## Recorded information
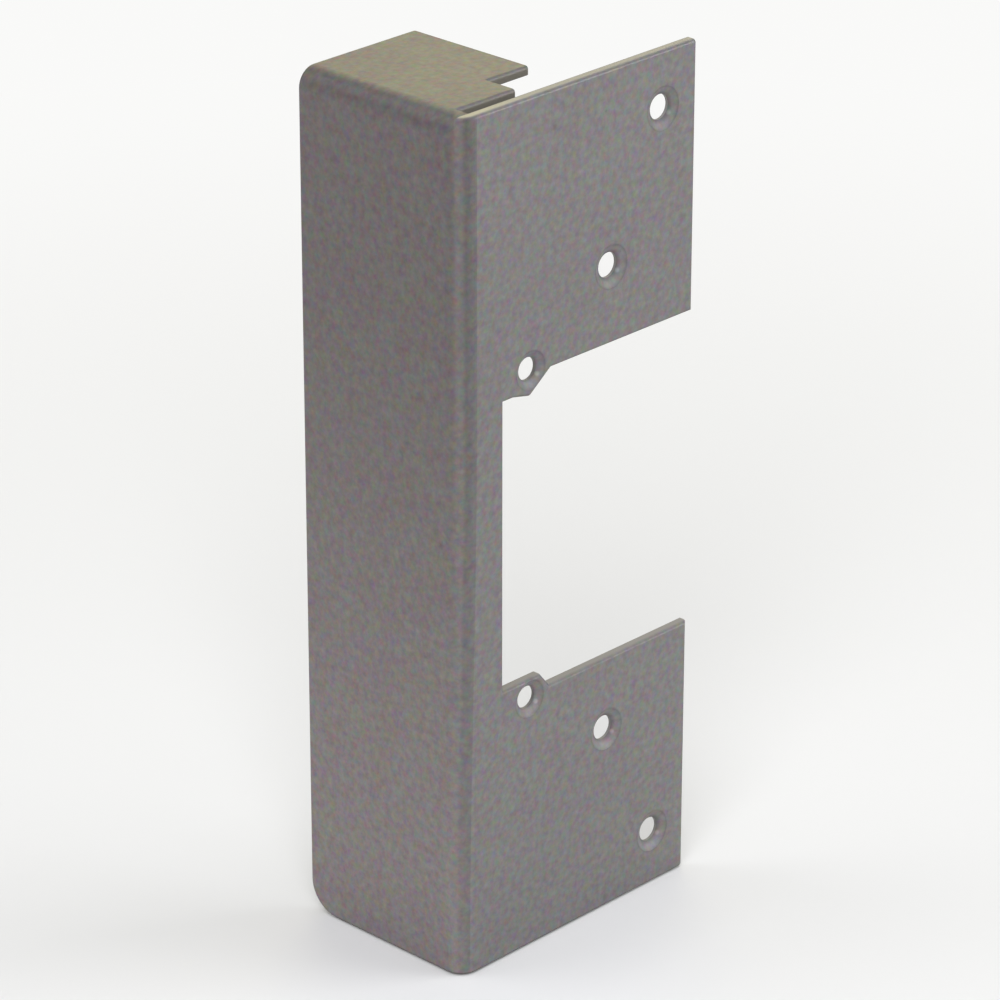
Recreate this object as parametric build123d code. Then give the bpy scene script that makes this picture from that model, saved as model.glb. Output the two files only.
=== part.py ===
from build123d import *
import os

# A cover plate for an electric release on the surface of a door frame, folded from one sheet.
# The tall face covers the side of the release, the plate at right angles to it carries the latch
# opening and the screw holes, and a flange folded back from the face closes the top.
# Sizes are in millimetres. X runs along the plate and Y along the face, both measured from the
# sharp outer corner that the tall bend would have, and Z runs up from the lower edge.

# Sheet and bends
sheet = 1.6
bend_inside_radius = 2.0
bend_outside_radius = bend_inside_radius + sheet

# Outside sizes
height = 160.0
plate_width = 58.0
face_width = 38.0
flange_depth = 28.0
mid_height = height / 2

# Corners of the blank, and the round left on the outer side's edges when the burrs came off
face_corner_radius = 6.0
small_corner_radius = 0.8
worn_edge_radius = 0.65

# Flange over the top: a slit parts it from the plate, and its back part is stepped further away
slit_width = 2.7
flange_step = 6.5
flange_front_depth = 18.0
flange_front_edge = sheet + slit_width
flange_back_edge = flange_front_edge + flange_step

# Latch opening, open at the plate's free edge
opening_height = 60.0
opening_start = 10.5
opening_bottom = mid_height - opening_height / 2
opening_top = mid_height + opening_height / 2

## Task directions
All of the material must be reproduced exactly.

## The completed task
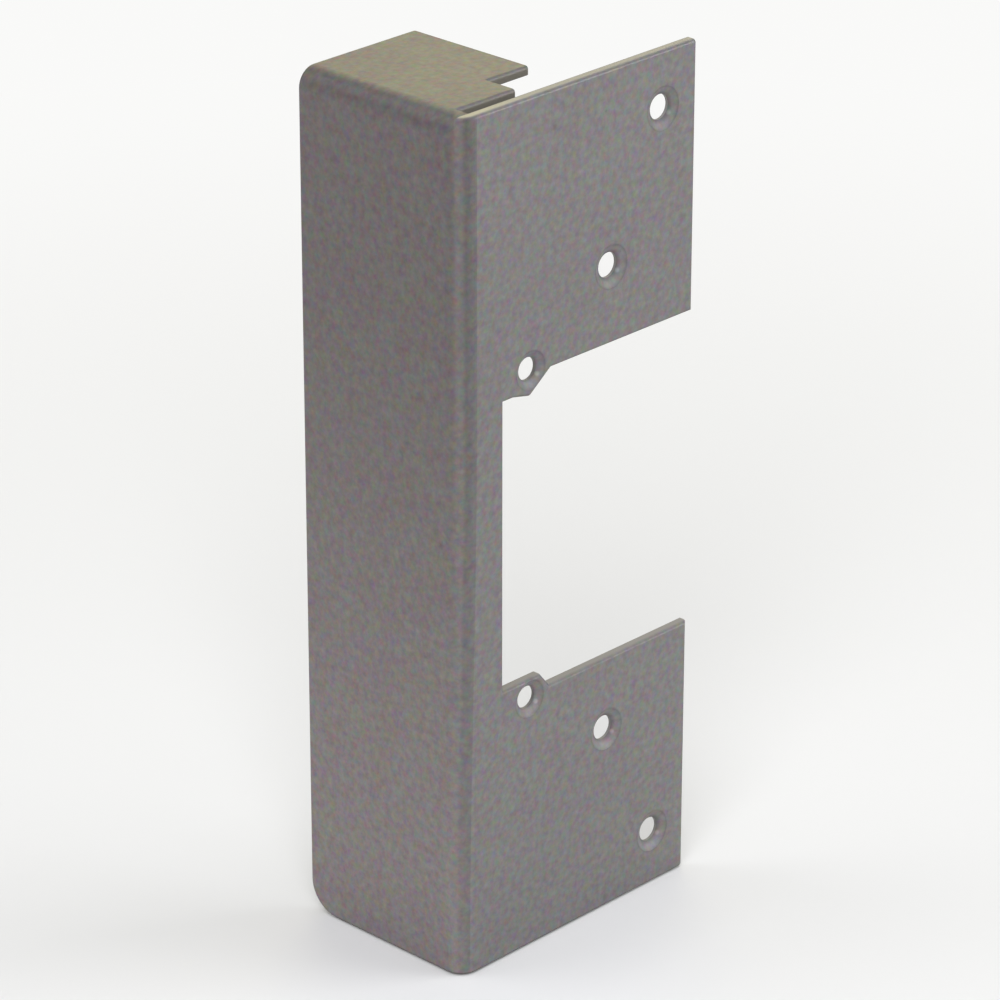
Recreate this object as parametric build123d code. Then give the bpy scene script that makes this picture from that model, saved as model.glb. Output the two files only.
=== part.py ===
from build123d import *
import os

# A cover plate for an electric release on the surface of a door frame, folded from one sheet.
# The tall face covers the side of the release, the plate at right angles to it carries the latch
# opening and the screw holes, and a flange folded back from the face closes the top.
# Sizes are in millimetres. X runs along the plate and Y along the face, both measured from the
# sharp outer corner that the tall bend would have, and Z runs up from the lower edge.

# Sheet and bends
sheet = 1.6
bend_inside_radius = 2.0
bend_outside_radius = bend_inside_radius + sheet

# Outside sizes
height = 160.0
plate_width = 58.0
face_width = 38.0
flange_depth = 28.0
mid_height = height / 2

# Corners of the blank, and the round left on the outer side's edges when the burrs came off
face_corner_radius = 6.0
small_corner_radius = 0.8
worn_edge_radius = 0.65

# Flange over the top: a slit parts it from the plate, and its back part is stepped further away
slit_width = 2.7
flange_step = 6.5
flange_front_depth = 18.0
flange_front_edge = sheet + slit_width
flange_back_edge = flange_front_edge + flange_step

# Latch opening, open at the plate's free edge
opening_height = 60.0
opening_start = 10.5
opening_bottom = mid_height - opening_height / 2
opening_top = mid_height + opening_height / 2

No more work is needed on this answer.